==== Collected data ====
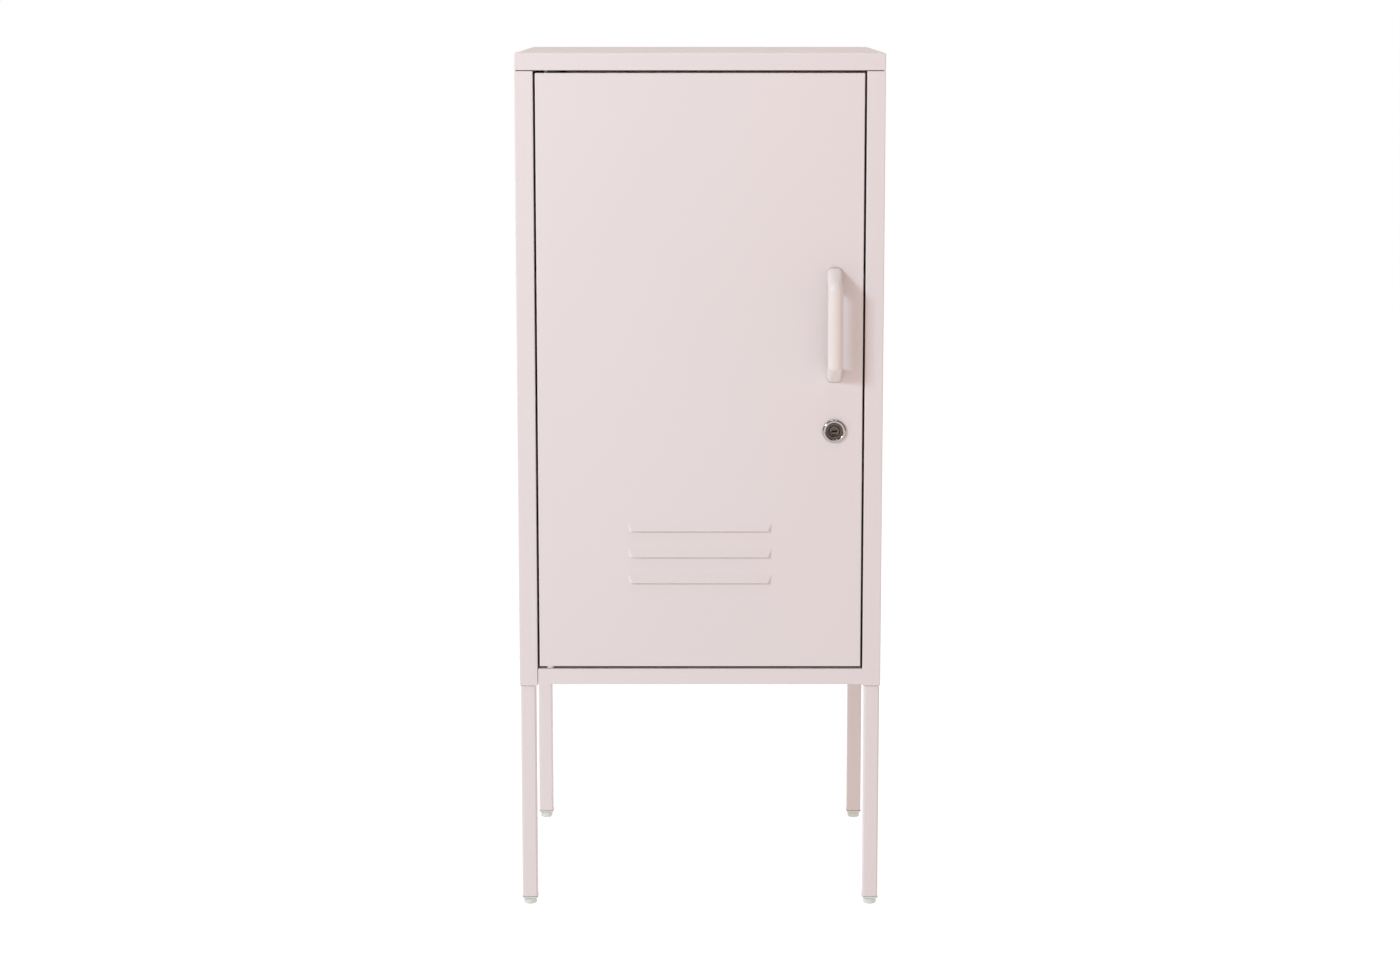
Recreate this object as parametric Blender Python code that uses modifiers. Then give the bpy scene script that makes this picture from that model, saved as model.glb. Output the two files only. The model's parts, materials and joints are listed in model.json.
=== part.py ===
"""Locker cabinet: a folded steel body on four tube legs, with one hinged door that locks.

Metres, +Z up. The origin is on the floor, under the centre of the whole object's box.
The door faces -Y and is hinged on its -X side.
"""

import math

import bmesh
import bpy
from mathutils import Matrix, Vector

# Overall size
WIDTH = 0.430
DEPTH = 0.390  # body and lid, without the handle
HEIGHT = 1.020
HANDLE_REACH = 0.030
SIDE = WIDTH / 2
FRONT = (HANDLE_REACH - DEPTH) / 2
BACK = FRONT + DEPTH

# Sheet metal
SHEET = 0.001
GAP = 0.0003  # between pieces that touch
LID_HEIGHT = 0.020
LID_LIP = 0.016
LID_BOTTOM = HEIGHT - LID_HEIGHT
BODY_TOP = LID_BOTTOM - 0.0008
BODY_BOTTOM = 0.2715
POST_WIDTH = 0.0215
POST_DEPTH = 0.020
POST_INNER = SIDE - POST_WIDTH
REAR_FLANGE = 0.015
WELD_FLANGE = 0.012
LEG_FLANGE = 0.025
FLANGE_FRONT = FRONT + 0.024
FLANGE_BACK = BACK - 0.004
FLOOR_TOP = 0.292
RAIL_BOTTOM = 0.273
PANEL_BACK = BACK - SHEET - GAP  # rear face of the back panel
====
### Task statement
Quote each line of the listing above exactly.

### Response below
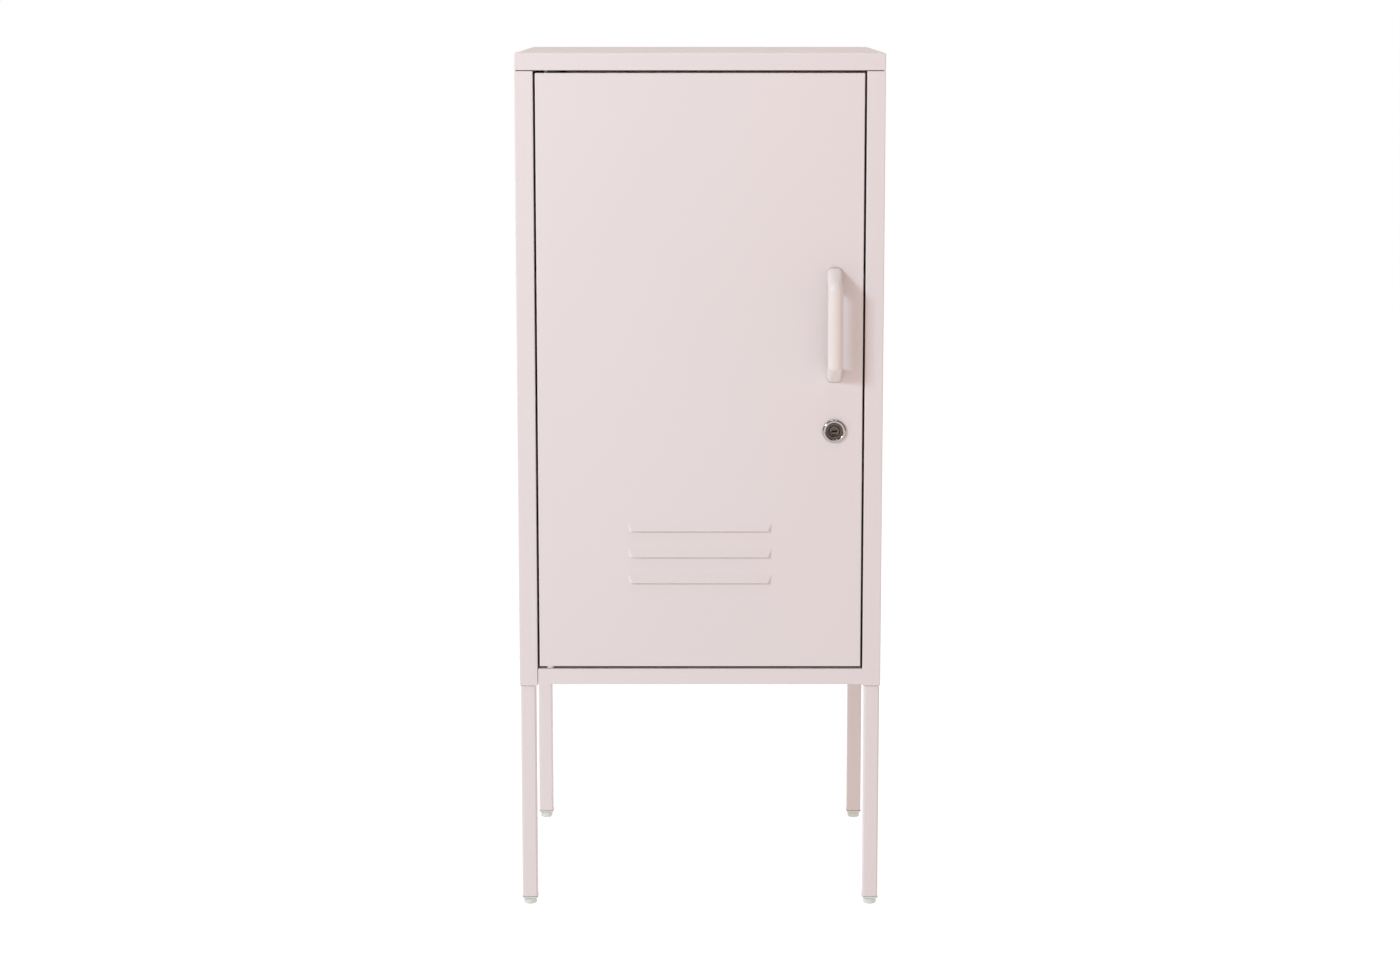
Recreate this object as parametric Blender Python code that uses modifiers. Then give the bpy scene script that makes this picture from that model, saved as model.glb. Output the two files only. The model's parts, materials and joints are listed in model.json.
=== part.py ===
"""Locker cabinet: a folded steel body on four tube legs, with one hinged door that locks.

Metres, +Z up. The origin is on the floor, under the centre of the whole object's box.
The door faces -Y and is hinged on its -X side.
"""

import math

import bmesh
import bpy
from mathutils import Matrix, Vector

# Overall size
WIDTH = 0.430
DEPTH = 0.390  # body and lid, without the handle
HEIGHT = 1.020
HANDLE_REACH = 0.030
SIDE = WIDTH / 2
FRONT = (HANDLE_REACH - DEPTH) / 2
BACK = FRONT + DEPTH

# Sheet metal
SHEET = 0.001
GAP = 0.0003  # between pieces that touch
LID_HEIGHT = 0.020
LID_LIP = 0.016
LID_BOTTOM = HEIGHT - LID_HEIGHT
BODY_TOP = LID_BOTTOM - 0.0008
BODY_BOTTOM = 0.2715
POST_WIDTH = 0.0215
POST_DEPTH = 0.020
POST_INNER = SIDE - POST_WIDTH
REAR_FLANGE = 0.015
WELD_FLANGE = 0.012
LEG_FLANGE = 0.025
FLANGE_FRONT = FRONT + 0.024
FLANGE_BACK = BACK - 0.004
FLOOR_TOP = 0.292
RAIL_BOTTOM = 0.273
PANEL_BACK = BACK - SHEET - GAP  # rear face of the back panel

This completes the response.